Carbon Reduction Goals for Existing Buildings. This proposal would set a state goal of cutting greenhouse gas emissions from existing buildings in half by 2035.

These policies build on the success of Minnesota’s Next Generation Energy Act, passed in 2007 with near universal legislative support and signed into law by Gov. Tim Pawlenty. The law requires utilities to get at least 25% of their electricity from renewable energy sources by 2025.

Minnesota has already effectively achieved that standard. By the end of 2017, 25% of the electricity generated in Minnesota came from renewable sources, such as wind and solar. Meanwhile, electricity produced in the state from coal declined to 39% in 2017 from 59% in 2007.

-Information provided by the Office of Gov. Walz.

One Comment on “Gov. Walz announces plan to achieve clean energy in Minnesota by 2040”

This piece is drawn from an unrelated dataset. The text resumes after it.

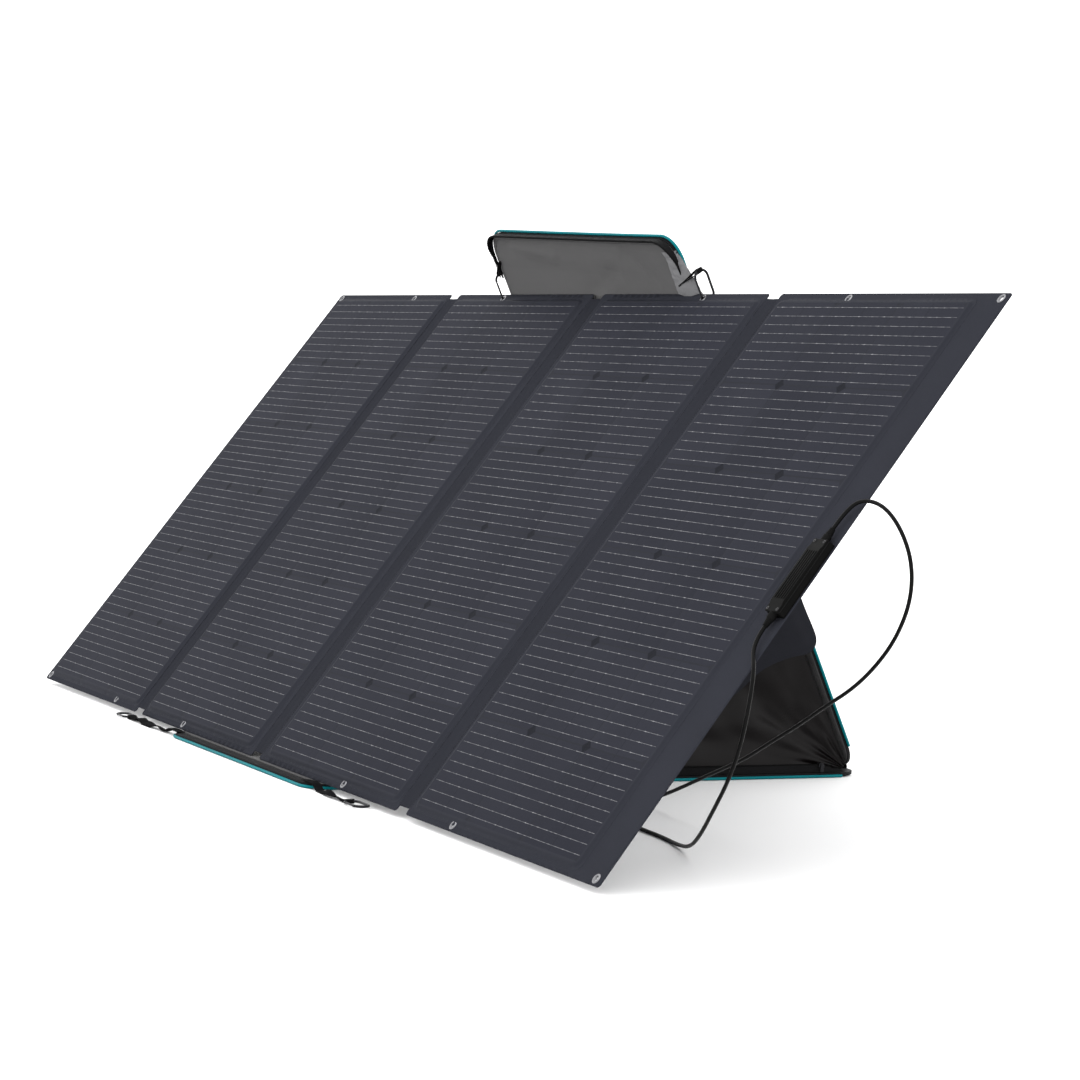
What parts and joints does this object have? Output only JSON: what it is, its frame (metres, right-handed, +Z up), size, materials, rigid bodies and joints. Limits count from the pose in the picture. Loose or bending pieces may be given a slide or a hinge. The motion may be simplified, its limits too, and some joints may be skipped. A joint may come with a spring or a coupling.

  1. Governor Walz likes to follow the science, so here is the science on wind turbines! What is needed to build a single wind turbine? Fibreglass is produced from petrochemicals, which means that a wind turbine cannot be made without the extraction of oil and natural gas. Steel is made from iron ore. To mine ore requires high energy density fuels, such as diesel. Transporting ore to steel mills requires diesel.
    Converting iron ore into steel requires a blast furnace, which requires large amounts of coal or natural gas. The blast furnace is used for most steel production.
    Coal is essential, not simply a result of the energy requirements of steel production but of the chemical requirements of iron ore smelting.
    Cement is made in a kiln, using kiln fuel such as coal, natural gas or used tyres. About 50 per cent of emissions from cement production comes from chemical reactions in its production.
    Then there is the problem of priming windmills. Large wind turbines require a large amount of energy to operate. Wind plants must use electricity from the grid, which is powered by coal, gas or nuclear power.
    A host of the wind turbine functions use electricity that the turbine cannot be relied on to generate – functions such as blade-pitch control, lights, controllers, communication, sensors, metering, data collection, oil heater, pump, cooler, filtering system in gearboxes, and much more.
    Then there is the life expectancy of a wind turbine. It’s between 20-25 years. They are not recyclable, but are typically cut up and buried.

    Solar panels leave an even bigger footprint during the manufacturing process!

    So called clean air at what cost? Who really is benefiting from this? Just follow the money!